To find high-potential internal cloud candidates, I&O leaders must be willing to both carefully evaluate their own team as well as look outside their own organization within the company. When searching for talent outside their organization, leaders must be mindful not to “poach” talent from other areas of the company. Rather, they should post openings and then build a target list of internal candidates who are considered by the company to be high-potential high-aptitude technical resources. Peers to these individuals within IT can then let potential candidates know of cloud openings and invite them to attend an “informational” event, like a brown-bag lunch conversation or online meeting where a hiring manager can provide more detail on the cloud team being built.

Under no circumstances should the hiring manager attempt to directly recruit a high-potential internal candidate; any decision to apply should be left completely to her or him, so as not to antagonize the current internal employer. If even this level of “open invitation” might be considered inappropriate, hiring managers can record a short presentation on the team and the open roles, and post it on an intranet page. Internal candidates can simply be informed of the presentation and invited to view it on their own time if they are interested.

When considering whether to invite an internal candidate into a cloud team, I&O leaders are often faced with a trade-off: They know an employee is talented, but they also know he or she lacks sufficient experience with cloud. Rather than asking themselves, “Is this employee qualified?” leaders should ask “Would this employee be qualified after 12 months of mentoring under a qualified expert?” Leaders should plan for active, hands-on tutoring of high-potential, but less-experienced, hires by a senior cloud practitioner until they reach a basic level of competence. If no internal mentor is available, experienced cloud consultants can be hired under temporary contracts to assist.

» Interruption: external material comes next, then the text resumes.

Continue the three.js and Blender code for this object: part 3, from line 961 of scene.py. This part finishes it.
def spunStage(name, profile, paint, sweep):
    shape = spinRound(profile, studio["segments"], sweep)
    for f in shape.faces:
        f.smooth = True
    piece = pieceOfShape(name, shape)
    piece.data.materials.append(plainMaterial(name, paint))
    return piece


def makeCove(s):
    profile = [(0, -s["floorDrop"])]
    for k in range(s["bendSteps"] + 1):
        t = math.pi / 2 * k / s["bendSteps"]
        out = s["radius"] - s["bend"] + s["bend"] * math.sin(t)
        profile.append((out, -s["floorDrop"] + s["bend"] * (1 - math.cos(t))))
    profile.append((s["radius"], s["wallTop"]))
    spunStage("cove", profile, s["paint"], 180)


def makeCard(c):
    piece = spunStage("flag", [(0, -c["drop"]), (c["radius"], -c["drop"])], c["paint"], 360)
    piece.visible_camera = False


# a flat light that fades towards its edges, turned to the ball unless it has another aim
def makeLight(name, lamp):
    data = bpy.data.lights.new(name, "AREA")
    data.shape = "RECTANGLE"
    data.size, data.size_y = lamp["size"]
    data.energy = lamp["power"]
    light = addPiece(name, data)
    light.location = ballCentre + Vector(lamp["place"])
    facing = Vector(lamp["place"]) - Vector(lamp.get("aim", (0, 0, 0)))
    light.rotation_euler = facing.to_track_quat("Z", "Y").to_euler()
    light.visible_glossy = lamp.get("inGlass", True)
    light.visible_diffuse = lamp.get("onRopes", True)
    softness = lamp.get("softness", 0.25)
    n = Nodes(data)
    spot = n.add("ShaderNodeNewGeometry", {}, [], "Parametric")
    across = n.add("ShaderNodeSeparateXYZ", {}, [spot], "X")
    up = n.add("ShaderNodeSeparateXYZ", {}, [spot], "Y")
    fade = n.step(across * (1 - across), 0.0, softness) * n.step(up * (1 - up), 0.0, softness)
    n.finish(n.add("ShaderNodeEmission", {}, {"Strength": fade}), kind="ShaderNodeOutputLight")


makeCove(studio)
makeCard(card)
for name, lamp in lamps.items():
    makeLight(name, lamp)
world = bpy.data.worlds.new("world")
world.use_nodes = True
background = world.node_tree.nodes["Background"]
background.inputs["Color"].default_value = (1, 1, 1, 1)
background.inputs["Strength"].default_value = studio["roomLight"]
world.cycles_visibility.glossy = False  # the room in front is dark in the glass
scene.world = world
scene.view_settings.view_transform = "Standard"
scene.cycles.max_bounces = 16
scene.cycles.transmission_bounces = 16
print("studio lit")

Often there are not enough qualified internal candidates to build a cloud team and external recruiting is the best option. When sourcing externally, I&O leaders must be mindful that recruiters are held to tight performance metrics and are often sourcing many different positions for many different clients at once. When faced with a tight hiring market for a role, many sourcers simply communicate this constraint back to the hiring manager and concentrate on filling other positions in order to hit their metrics. I&O leaders must take proactive steps to prevent their cloud positions from being deprioritized, by collaborating with sourcers to ensure an active funnel of candidates.

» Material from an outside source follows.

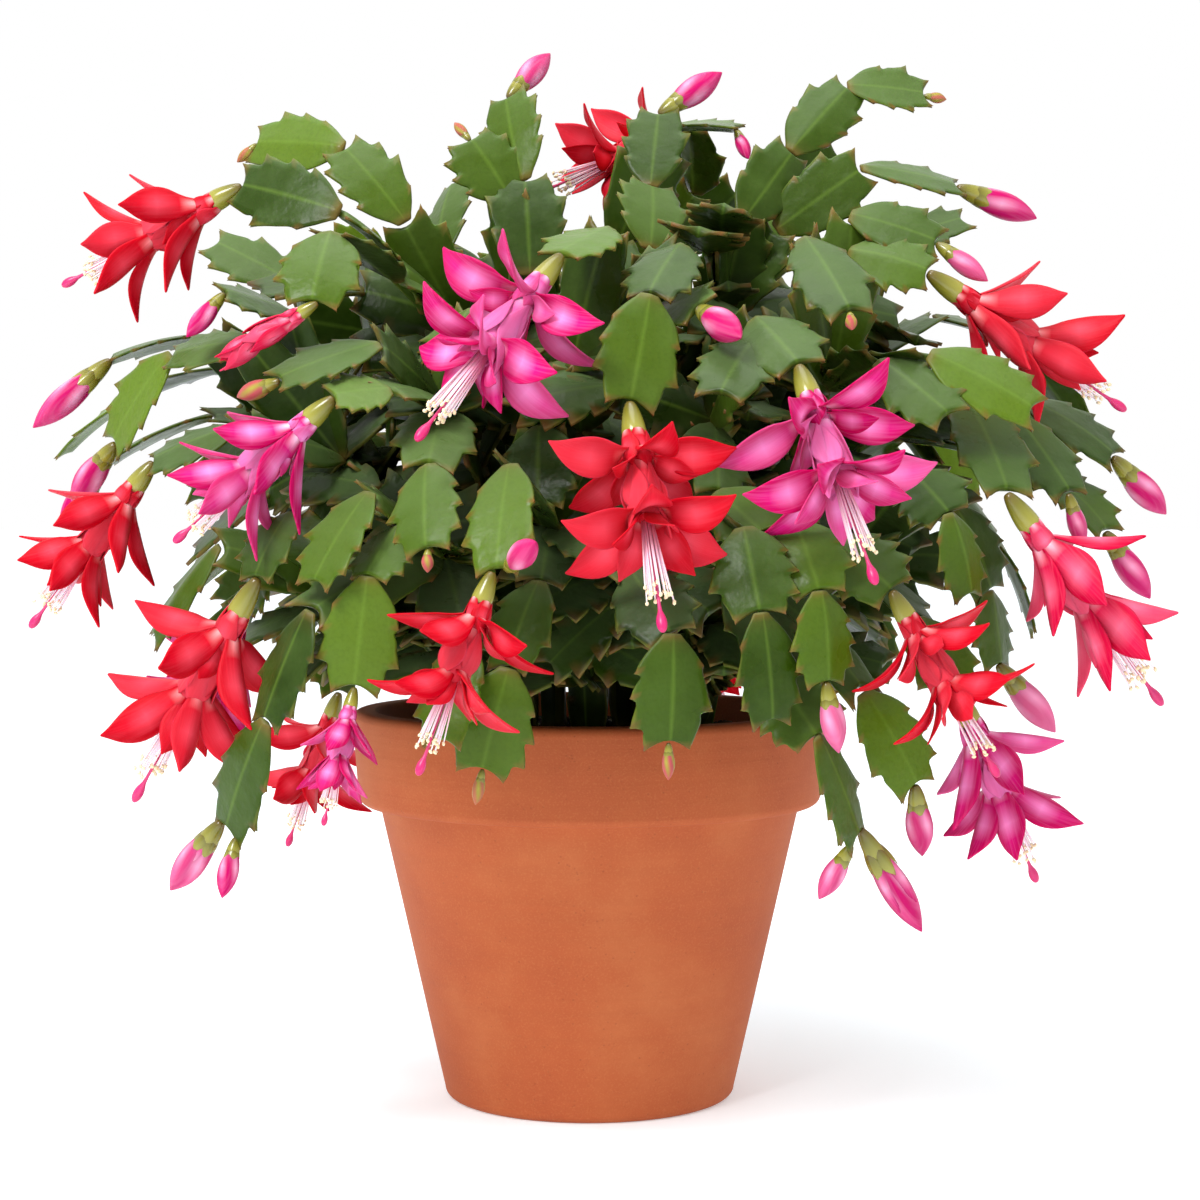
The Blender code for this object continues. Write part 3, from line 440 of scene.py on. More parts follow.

One way to do this is to increase the number of hiring markets available by supporting remote work locations. Although primary markets for cloud talent may be saturated with demand, secondary markets exist where talent is sometimes more available and less expensive. These markets typically have university systems with strong STEM programs, a nexus of high-technology employers and a lower overall cost of living than the high-tech meccas. Specialized staffing firm Robert Half Technology lists the top five U.S. cities that tech professionals are moving to as: Dallas, Seattle, San Francisco, Houston and Miami. The cost of living in Houston and Miami is 50% to 60% less than in Silicon Valley, and other secondary markets are equally affordable.

Typically, cloud architects and engineers are accustomed to collaborating with others virtually. By recruiting in these alternate cities and offering candidates a flexible remote work option, combined with regular travel to main company locations, I&O leaders can take advantage of many cloud professionals’ desire to balance their career goals with affordable living and quality of life. Hiring in secondary tech markets can also help I&O leaders fit their cloud roles into traditional HR salary bands: In “Hiring Guide for Cloud Solutions Architect,” We note that median salaries for this role in Dallas, for example, are 20% lower than in Silicon Valley.

In addition to remote office locations, cloud professionals also prefer employers who offer flexible work hours. In one survey, more than 40% of tech professionals would prefer to work from home or mobile locations at least half time. By emphasizing flexible work locations and schedules in their job descriptions, I&O leaders will appeal to candidates who must balance work with parenting duties, are in school part-time or simply prefer making their own hours.


#4: Use Experts to Identify Experts

A recent survey of 10,000 tech professionals found that one in 10 admit to lying on their resumes or LinkedIn profiles. Because the cloud hiring market is so hot and cloud salaries are high, many IT practitioners looking for work are “enhancing” their resumes to reflect more cloud experience than they really have. I&O leaders must uncover and discard the pretenders early in the hiring process so they can focus their efforts on finding and attracting proven talent.

There are two common types of false candidates that must be guarded against, and two types of cloud vetting that can help ensure they do not get hired:

1.    The Door-to-Door Salesperson: Typically seen applying for lower-level cloud positions, these individuals pack their resumes with cloud-related hashtags and buzzwords and use automated engines to submit themselves to any and all opportunities. Their goal is to play the numbers, hoping to knock on enough doors so that eventually they hit a prospect who doesn’t vet carefully and brings them on. An I&O leader’s goal with door-to-door candidates should be to vet and discard them as quickly as possible, with the least amount of manual effort and cost to the recruiting and interviewing team. Use automated pre-employment assessment tools tailored for tech roles to test candidates for core cloud skills.

2.    The Big Game Poacher: These individuals typically are intelligent and successful senior enterprise architects, directors of IT or even CIOs looking to remake their careers in the cloud, but who are not qualified for the cloud roles available at their current level of seniority. Their goal is to land a position of cloud responsibility without taking a step backward in their career. To do this, they will inflate their experience to make themselves appear ready to assume broad responsibility for cloud initiatives. They have mastered cloud jargon and often will make it to the final interview day — unless someone with genuine cloud experience uncovers their weaknesses. Big-game poachers are much more dangerous and more difficult to spot than door-to-door salespeople, and they are regularly hired or promoted into senior cloud positions where their inexperience can potentially do great harm.

In both these cases, I&O leaders can rely on proven cloud experts — either internal cloud architects or cloud consultants hired for this purpose — to select the screening tests and interview finalists. Use of internal experts is generally the best route where they are available and qualified. Not only do they have a better understanding of company requirements, but they can also assess whether a candidate will thrive within the company culture.